Amplidata, a Milpitas, Calif.-based provider of object storage solutions, announced this week that it had signed up a high-profile cloud services provider for its new Himalaya storage software platform.
Verizon Cloud Storage has tapped the Amplidata's new object storage foundation, which the company claims can manage zettabytes worth of data and trillions of objects in a single namespace. The software runs on commodity, Intel-based hardware.
Why Intel? According to Intel's Bev Crair, general manager of company's storage division, Himalaya is optimized for the chipmaker's newest processor innovations. "Amplidata's Himalaya architecture takes advantage of the latest technologies from Intel to deliver a highly scalable and durable storage system," she claimed in prepared remarks.
The announcement comes on the heels of an $11 million funding round earlier this year, led by none other than Intel Capital. "Amplidata is well positioned to take advantage of the growing demand for object-based storage running on commercial-off-the-shelf hardware," commented Ian Cooper, investment director at Intel Capital, in a March 24 statement. To date, the company has attracted $33 million in VC funds.
Verizon plans to leverage the technology to enable low latency, global file access and distributed object management for its enterprise cloud customers, the companies said.
John Considine, CTO of Verizon Terremark, the telecom giant's data center and IT services subsidiary, noted that "enterprise demand for cloud-based object storage" has increased following the ever-growing flood of data generated by today's businesses. His company chose Himalaya for its object store because it provided "the speed, security and scalability large organizations need," he said.
When it is released on July 1, Himalaya will be available in two flavors. The Service Provider and OEM Edition caters to public cloud data center operators and systems integrators with features like an S3-compatible API, customer portals and a brand-able graphical user interface.
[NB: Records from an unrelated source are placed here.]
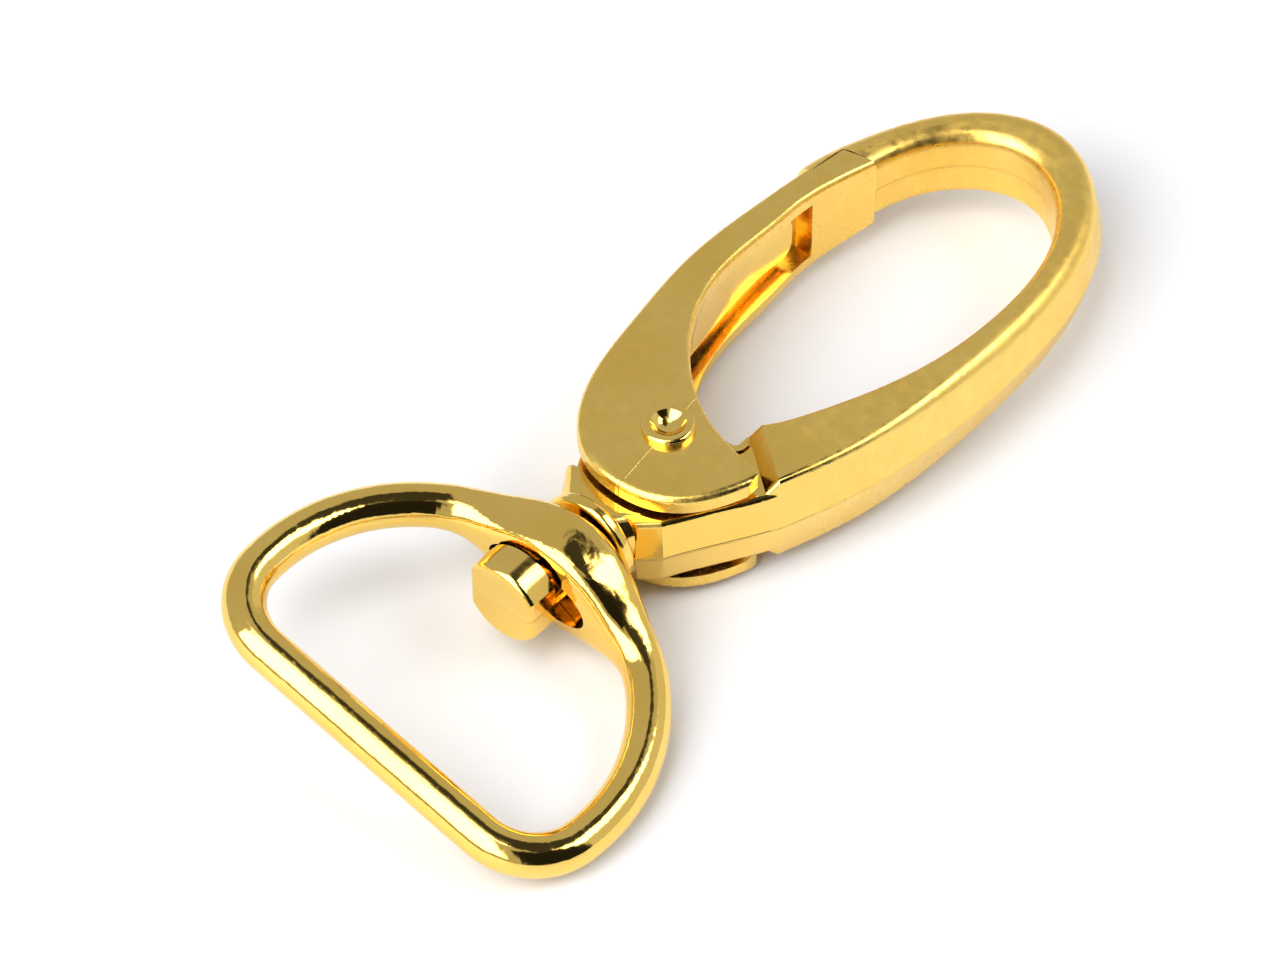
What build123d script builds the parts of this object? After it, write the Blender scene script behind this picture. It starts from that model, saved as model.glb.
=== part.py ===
from build123d import *
import math
import os

# Gold-plated swivel trigger hook for a 20 mm strap.
# Worked out in the swivel's own frame, in millimetres: +Y runs along the swivel
# axis from the strap bar to the nose, +X towards the spine arm, and Z = 0 is the
# parting plane.  place() then sets every piece on the surface it lies on.

# D-ring
RING_R = 11.15           # centre line of the round side
WIRE_R = 1.18
WIRE_END = 48            # degrees from +X where the wire starts to swell into the hub
BAR_Y = -4.5             # strap bar below the centre of the round side
BAR_CORNER_R = 3.75
RING_TURN = 12.7         # the ring lies swivelled so that one corner is down
HUB_BACK = 12.2
HUB_FRONT = 8.6
HUB_HALF = 2.9
HUB_RISE = 0.2           # the hub's middle stands this far above the wire's plane
SECTION_STEPS = 32
SEAT_DEPTH = 1.2         # long recess in the hub's front face, behind the stud head
SEAT_LENGTH = 6.5
SEAT_HEIGHT = 3.2

# Stud and neck of the hook body
AXIS_X = -0.5            # the swivel axis lies a little to the gate side
STUD_R = 1.4
SWIVEL_GAP = 0.06
HEAD_R = 2.45
HEAD_FLAT = 2.1          # half width over the head's two flats
HEAD_LENGTH = 1.9
HEAD_BACK = 8.3
HEAD_SIDE = -0.6         # the head is upset off the stud's axis
HEAD_ROUND = 0.35
STUD_LAP = 0.6           # the stud runs this far into its head and its collar
COLLAR_R = 2.85
COLLAR_FRONT = 12.35
COLLAR_LENGTH = 0.8
COLLAR_ROUND = 0.28
WAIST = (4.6, 4.5, 2.0)  # width, height and corner radius of the neck behind the collar
NECK_ROOT = (6.6, 0.9)   # width and corner radius where the neck meets the base
NECK_ROOT_Y = 14.7

# Hook body
CENTRE_X = 0.4           # the oval's centre line lies a little to the spine side
SHELF_HALF = 2.2
SIDE_DRAFT = 12          # degrees, the sides slope out to the parting line
NOSE_Y = 50.9
NOSE_INSIDE_Y = 47.9
PIVOT = (-0.4, 18.9)
TIP_R = 23.35            # gate's end face, about the pivot
TIP_GAP = 0.2
FINGER_END_Y = 39.0
FINGER_GAP = 0.15
TONGUE_R = 4.6
SHELF_ROUND = 0.28
ARM_HALF = 2.9           # half height of the arm's inner wall at its root
STEP_RUN = 0.75          # the step from the shelf to the arm slopes over this length
STEP_LEAN = (-0.5, -0.87)  # its direction, away from the arm
EDGE_ROUND = (0.3, 0.8)  # inner edge of the arm, at its root and at the nose
ARRIS_ROUND = (0.35, 1.05)  # edge between the side and the inner wall's face, likewise
PARTING_ROUND = 0.6

# Gate
GATE_HALF = 3.55
GATE_TIP_HALF = 2.35
CHEEK = 1.0              # cheek thickness over the pivot
TIP_CHEEK = 0.8
CHANNEL_END_Y = 37.4
FALL_START_Y = 27        # the cheeks start to close in here
FALL_MIDDLE = (35, 0.42)  # by this point they have done this share of it
FALL_END_Y = 43
FALL_SLOPE = 0.12
GATE_SPAN = 20           # longer than the gate is wide, for cutters
GATE_RIM_OUTSIDE = ((-5.94, 19.05, GATE_HALF), (-7.78, 34.1, 3.16), (3.34, 15.47, GATE_HALF))
GATE_RIM_INSIDE = ((-1.3, 22.1, GATE_HALF), (-5.86, 34.4, 3.13))

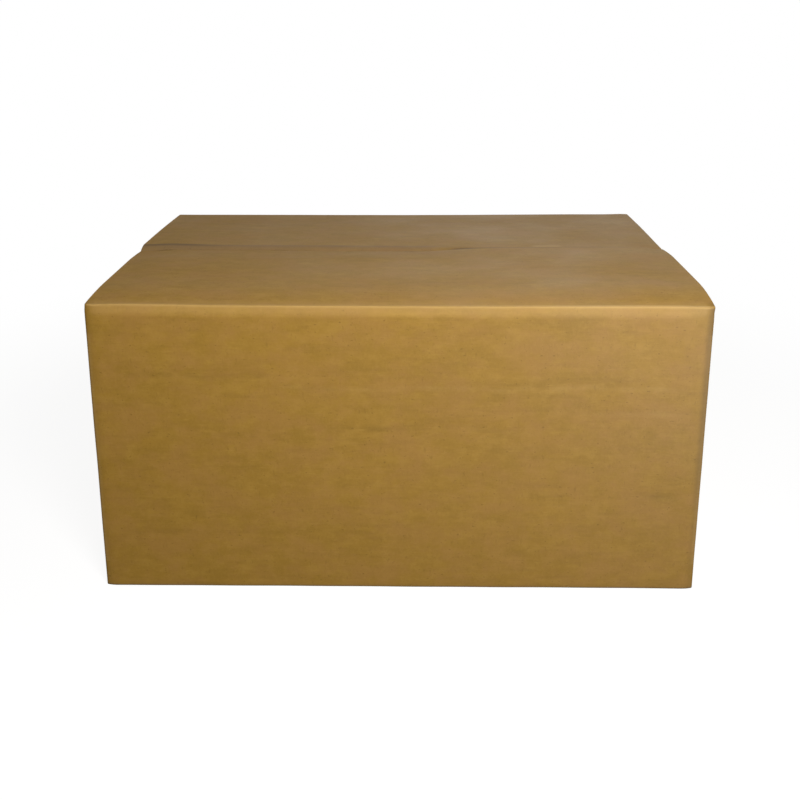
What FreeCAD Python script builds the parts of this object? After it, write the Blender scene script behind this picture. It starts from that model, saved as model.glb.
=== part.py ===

The Enterprise Edition is the "easy-to-use" business-friendly version with support for LDAP authentication and typical networked storage protocols (NFS, CIFS and iSCSI) via gateways.
Cloud-centric features include non-disruptive configuration, multi-tenant support and heterogeneous service-level agreements (SLAs). Data protection is provided by the company's erasure coding implementation.
Like its namesake, Himalaya can reach some lofty heights, at least in terms of reliability. Amplidata asserted in a statement that the software "provides greater than 15 nines of data durability, which is essential at this massive scale."